3. We see no force in the submissions made by counsel for the revision petitioner. The rejection of accounts was upheld by all the three authorities. The Appellate Assistant Commissioner as well as the Appellate Tribunal, sustained the estimated turnover by adding 1 per cent. As a final fact finding authority, it was competent for the Appellate Tribunal to do so. We find no error justifying interference with the fixation of the said quantum regarding the additions. The more crucial aspect pressed before us was that the Appellate Tribunal erred in holding that "chilli powder" and "coriander powder" can be taxed at 8 per cent. It was contended that both chilli and coriander have suffered tax and when these commodities were turned into chilli powder and coriander powder, they do not lose their identity and do not become commercially different commodities justifying a fresh imposition of tax. Under entry 27 of the First Schedule, tax at the rate of 8 per cent is leviable at the first point of sale on spices (including chillies and coriander seeds) not falling under any other items in the Schedule. The assessee urged that the two commodities- chillies and coriander-have suffered tax and they cannot be taxed again when they are sold as chilli powder and coriander powder. The Appellate Tribunal held that the chillies and coriander, and their powder are commercially distinct and different commodities. The powder of such commodities does not possess the same identity. The processing of the original commodities brings into existence a commercially distinct and different commodity, which is again taxable. In this view of the matter, the Appellate Tribunal upheld the levy of tax at 8 per cent on the said turnover of "chilli powder" and "coriander powder". The assessee has assailed the same in revision.

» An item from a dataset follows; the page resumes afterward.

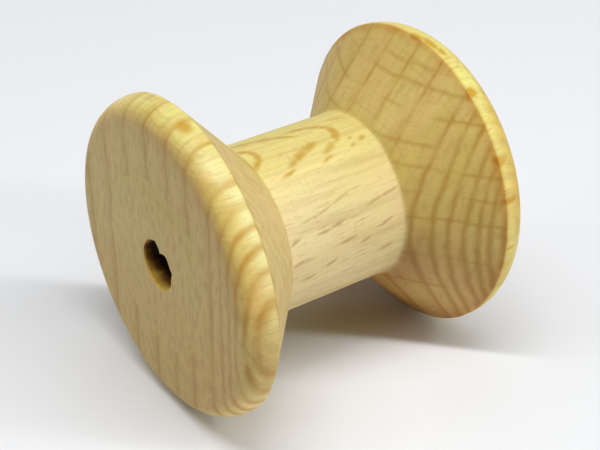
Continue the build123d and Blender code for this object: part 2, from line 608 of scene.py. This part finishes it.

4. It is true that chilli and coriander are liable to tax at 8 per cent single point; but it should be stated that when chilli was turned into chilli powder and coriander into coriander powder, the original commodities underwent a change, giving rise to chilli powder and coriander powder. They can no longer be regarded as chilli and coriander. A new and distinct commodity emerged out of the manufacturing process. These two new or commercially different commodities are taxable again under entry 27 of the First Schedule of the Act at 8 per cent. The same commodity at different stages could be treated and taxed as commercially different articles. This position is settled by a series of decisions of courts [see Sri Siddhi Vinayaka Coconut & Co. v. State of Andhra Pradesh [1974] 34 STC 103 (SC) at page 110, Ganesh Trading Company v. State of Haryana [1973J 32 STC 623 (SC) and Achamma Sebastian v. State of Kerala 1967 KLT 832 (FB)]. We are of the view that "chilli powder" and "coriander powder" are distinct and different from chilli and coriander, both in common parlance and in commercial circles. In this view of the matter, the Appellate Tribunal was justified in holding that the turnover relating to the said items is taxable at 8 per cent. There is no merit in this tax revision case. The tax revision case is dismissed in limine.